TORONTO — A new study examining the impact of the ongoing opioid crisis in Ontario has found that, on average, six people a day died from opioid overdoses during the first six months of the COVID-19 pandemic.
The study, published Wednesday in the JAMA Open Network, tracked opioid deaths among those 15 years and older in Ontario across three separate six-month periods, from January 2018 to September 2020.
The study defined an opioid-related death as “an acute intoxication or toxicity death resulting from the direct contribution of an opioid.”
In the first six months of the COVID-19 pandemic in Ontario, it found 1,237 people died of opioid-related causes, which works out to an average of six people a day, a major increase from the 771 and 766 deaths in the two previous six-month study periods.
Analysis of the entire study period found the weekly number of opioid-related deaths increased 135 per cent from 23 deaths to 54 deaths, with the most rapid growth seen in people younger than 35.
In the three separate six-month study periods, 2,774 people died from an opioid-related cause. More than 70 per cent of them were men and just under 50 per cent of them were aged 35 to 54 years.
The study estimates that 17,843 collective years of life were lost due to opioid overdoses in the first six months of the COVID-19 pandemic compared with the six months prior.
Researchers said “the rising rate of harm among young adults as well as the increased contributions of fentanyl and stimulants to these deaths emphasize the urgent low-barrier access to evidence-based harm reduction services and treatment for opioid use.”

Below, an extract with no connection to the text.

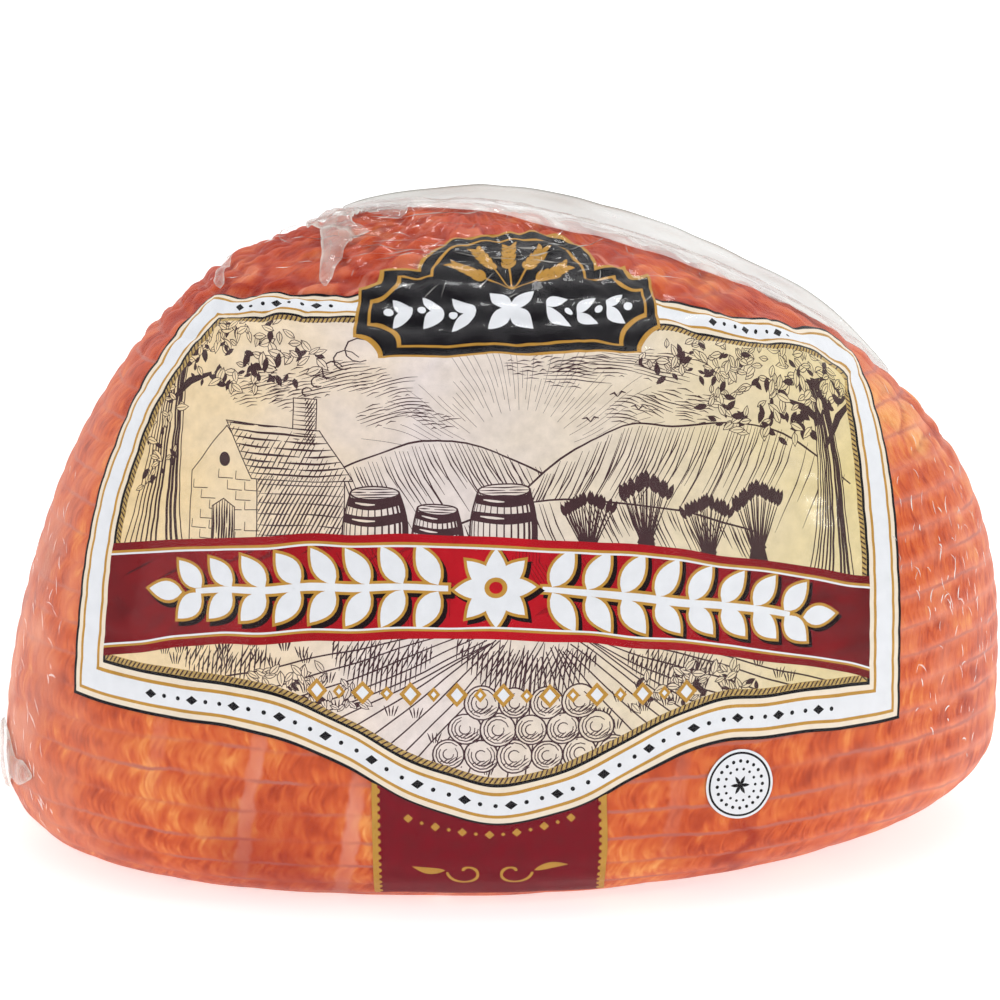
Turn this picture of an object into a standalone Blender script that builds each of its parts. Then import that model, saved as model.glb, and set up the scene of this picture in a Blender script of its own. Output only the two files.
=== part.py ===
"""Packed boneless ham: a netted, smoked ham sealed in clear shrink film with a printed label.

The ham is a dome with a flat base. Every level curve is a superellipse, so the form is set by
three profiles: the left flank, the right flank, and the front and back together. A place on the
skin is given by two lengths in millimetres: how far up the front meridian from the foot (rise),
and how far round the level curve from that meridian (arc, positive to the right).
"""

import math
from collections import namedtuple

import bmesh
import bpy
import numpy as np
from mathutils import Matrix, Vector
from mathutils.geometry import delaunay_2d_cdt

MM = 0.001

# Colours of the pieces, linear red, green and blue
MEAT_COLOUR = (0.62, 0.17, 0.08)
LABEL_COLOUR = (0.80, 0.76, 0.66)
BLACK = (0.012, 0.012, 0.013)
WHITE = (0.85, 0.85, 0.83)
WINE_RED = (0.22, 0.008, 0.02)
SEAL_COLOUR = (0.72, 0.73, 0.68)
PLEAT_COLOUR = (0.80, 0.66, 0.60)
FILM_GLOSS = 0.25
MEAT_GLOSS = 0.35
PRINT_GLOSS = 0.4
SMOOTH_BELOW_DEG = 40.0

# Form of the ham, millimetres
Flank = namedtuple("Flank", "reach widest foot crown shoulder tuck")
LEFT = Flank(reach=133.5, widest=22.4, foot=112.0, crown=1.65, shoulder=2.8, tuck=2.0)
RIGHT = Flank(reach=153.5, widest=33.5, foot=70.0, crown=3.1, shoulder=1.38, tuck=2.66)
DEPTH = Flank(reach=100.0, widest=34.0, foot=76.0, crown=2.2, shoulder=2.0, tuck=2.0)
HAM_HEIGHT = 177.0
CENTRE_X = (LEFT.reach - RIGHT.reach) / 2
SQUARENESS_LEFT = 2.5
SQUARENESS_RIGHT = 2.0

# Net marks in the skin
NET_ROWS = 29
NET_STRANDS = 28
COLUMNS_PER_STRAND = 3
ROW_DEPTH = 1.1
STRAND_DEPTH = 0.7
NET_TWIST = 0.15
FADE_AT_FOOT = 8.0
FADE_AT_POLE = 14.0
HALVE_COLUMNS_BELOW = 0.40
QUARTER_COLUMNS_BELOW = 0.16
NORMAL_STEP = 0.4

# Printed skins that lie on the film
LABEL_ARC = 8.0
SKIN_LIFT = 0.5
SKIN_THICKNESS = 0.6
SKIN_GAP = 1.0
LABEL_EDGE_STEP = 6.0
LABEL_GRID = 8.0
SMALL_GRID = 5.0
LABEL_HALF_WIDTH_LEFT = 119.0
LABEL_HALF_WIDTH_RIGHT = 115.5
LABEL_LOW_CORNER = 66.0
LABEL_LOW_CORNER_RIGHT = 57.0
LABEL_TOP_CORNER = 180.0
LABEL_TOP_CORNER_RIGHT = 160.0
LABEL_DRAW_IN = 34.0
LABEL_SPREAD = 5.0
LABEL_SPREAD_FROM = 110.0
LABEL_FOOT = 59.5
LABEL_FOOT_SLOPE = -0.035
LABEL_FOOT_BEND = 0.00016
LABEL_DIP = 21.0
LABEL_DIP_HALF_WIDTH = 65.0
LABEL_APEX = 190.5
LABEL_FALL_LEFT = 0.13
LABEL_FALL_RIGHT = 0.25

PLAQUE_CENTRE = 4.0
PLAQUE_HALF_WIDTH = 41.0
PLAQUE_FOOT = 164.0
PLAQUE_SHOULDER = 194.0
PLAQUE_NOTCH = 6.0
PLAQUE_ARCH_HALF_WIDTH = 25.0
PLAQUE_ARCH_RISE = 19.0
PLAQUE_ARCH_STEPS = 10
PLAQUE_EDGE_STEP = 6.5

MARK_CENTRE = (65.0, 46.0)
MARK_RADIUS = 9.6
MARK_SIDES = 24

RIBBON_CENTRE = -1.5
RIBBON_HALF_WIDTH = 30.5
RIBBON_FOOT = 13.0
RIBBON_EDGE_STEP = 4.5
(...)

A previous report released last week from the Ontario Drug Policy Research Network at Toronto’s St. Michael’s Hospital found fatal opioid overdoses were up more than 75 per cent in Ontario after COVID-19 hit in 2020 compared to 2019.

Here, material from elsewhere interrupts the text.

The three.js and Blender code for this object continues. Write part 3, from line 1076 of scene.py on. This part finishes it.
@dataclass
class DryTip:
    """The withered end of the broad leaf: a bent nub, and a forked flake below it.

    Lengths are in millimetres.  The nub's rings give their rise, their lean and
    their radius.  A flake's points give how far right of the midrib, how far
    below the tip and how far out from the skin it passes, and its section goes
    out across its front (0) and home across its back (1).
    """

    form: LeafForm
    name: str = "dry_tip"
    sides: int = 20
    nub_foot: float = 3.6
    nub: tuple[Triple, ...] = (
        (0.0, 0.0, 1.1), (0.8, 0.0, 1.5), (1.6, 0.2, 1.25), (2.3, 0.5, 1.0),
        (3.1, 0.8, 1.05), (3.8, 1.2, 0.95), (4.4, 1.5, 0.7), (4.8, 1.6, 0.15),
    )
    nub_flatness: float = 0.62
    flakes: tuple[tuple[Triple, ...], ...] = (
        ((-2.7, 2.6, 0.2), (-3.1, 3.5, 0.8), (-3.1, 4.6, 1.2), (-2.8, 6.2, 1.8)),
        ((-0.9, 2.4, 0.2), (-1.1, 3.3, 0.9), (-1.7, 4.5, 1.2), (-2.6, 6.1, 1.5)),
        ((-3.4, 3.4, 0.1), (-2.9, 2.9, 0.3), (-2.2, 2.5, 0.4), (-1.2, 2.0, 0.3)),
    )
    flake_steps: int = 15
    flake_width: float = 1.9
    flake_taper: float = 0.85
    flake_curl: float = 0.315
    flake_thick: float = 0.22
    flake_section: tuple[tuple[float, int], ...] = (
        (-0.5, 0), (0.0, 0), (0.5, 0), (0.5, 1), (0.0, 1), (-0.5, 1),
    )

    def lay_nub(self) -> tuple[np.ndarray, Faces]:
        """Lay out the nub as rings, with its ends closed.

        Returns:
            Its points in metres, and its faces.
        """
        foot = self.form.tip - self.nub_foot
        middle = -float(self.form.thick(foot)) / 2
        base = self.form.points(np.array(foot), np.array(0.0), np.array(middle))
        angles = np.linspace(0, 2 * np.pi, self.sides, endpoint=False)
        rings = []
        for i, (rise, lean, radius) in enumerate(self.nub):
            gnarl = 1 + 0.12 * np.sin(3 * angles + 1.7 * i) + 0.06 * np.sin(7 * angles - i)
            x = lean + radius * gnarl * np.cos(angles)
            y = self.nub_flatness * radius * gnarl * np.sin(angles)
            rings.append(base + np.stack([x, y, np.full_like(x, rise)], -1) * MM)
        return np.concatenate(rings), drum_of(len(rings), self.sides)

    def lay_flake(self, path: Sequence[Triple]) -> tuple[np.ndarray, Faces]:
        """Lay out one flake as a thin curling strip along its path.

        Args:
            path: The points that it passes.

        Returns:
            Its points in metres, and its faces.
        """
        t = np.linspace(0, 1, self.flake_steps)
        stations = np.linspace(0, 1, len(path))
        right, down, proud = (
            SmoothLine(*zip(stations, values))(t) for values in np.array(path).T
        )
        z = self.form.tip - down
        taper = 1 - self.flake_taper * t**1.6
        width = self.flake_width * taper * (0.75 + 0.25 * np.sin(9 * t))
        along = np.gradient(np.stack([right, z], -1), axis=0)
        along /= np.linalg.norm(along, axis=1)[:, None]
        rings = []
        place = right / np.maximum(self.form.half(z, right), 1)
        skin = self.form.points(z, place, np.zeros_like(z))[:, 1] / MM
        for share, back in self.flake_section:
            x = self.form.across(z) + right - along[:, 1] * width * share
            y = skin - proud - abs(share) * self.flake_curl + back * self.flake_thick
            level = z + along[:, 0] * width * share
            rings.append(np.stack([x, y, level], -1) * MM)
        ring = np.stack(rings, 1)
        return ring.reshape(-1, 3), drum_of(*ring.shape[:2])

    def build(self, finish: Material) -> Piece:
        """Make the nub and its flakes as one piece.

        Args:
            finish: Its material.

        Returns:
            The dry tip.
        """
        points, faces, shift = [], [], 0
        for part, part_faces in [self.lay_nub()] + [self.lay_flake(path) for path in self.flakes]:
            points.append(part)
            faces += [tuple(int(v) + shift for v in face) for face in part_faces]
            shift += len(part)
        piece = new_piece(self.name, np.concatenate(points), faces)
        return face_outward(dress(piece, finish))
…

The report found that 2,050 people died of opioid overdoses between March and December in 2020, compared to 1,162 in the same time period in 2019.
Researchers also attributed the stark increase in deaths to fentanyl, unpredictable or contaminated drug supplies and the massive changes to health-care services during the pandemic that may have significantly limited people’s access to harm reduction services and treatment.
The vast majority of all opioid-related deaths listed were accidental, the report said.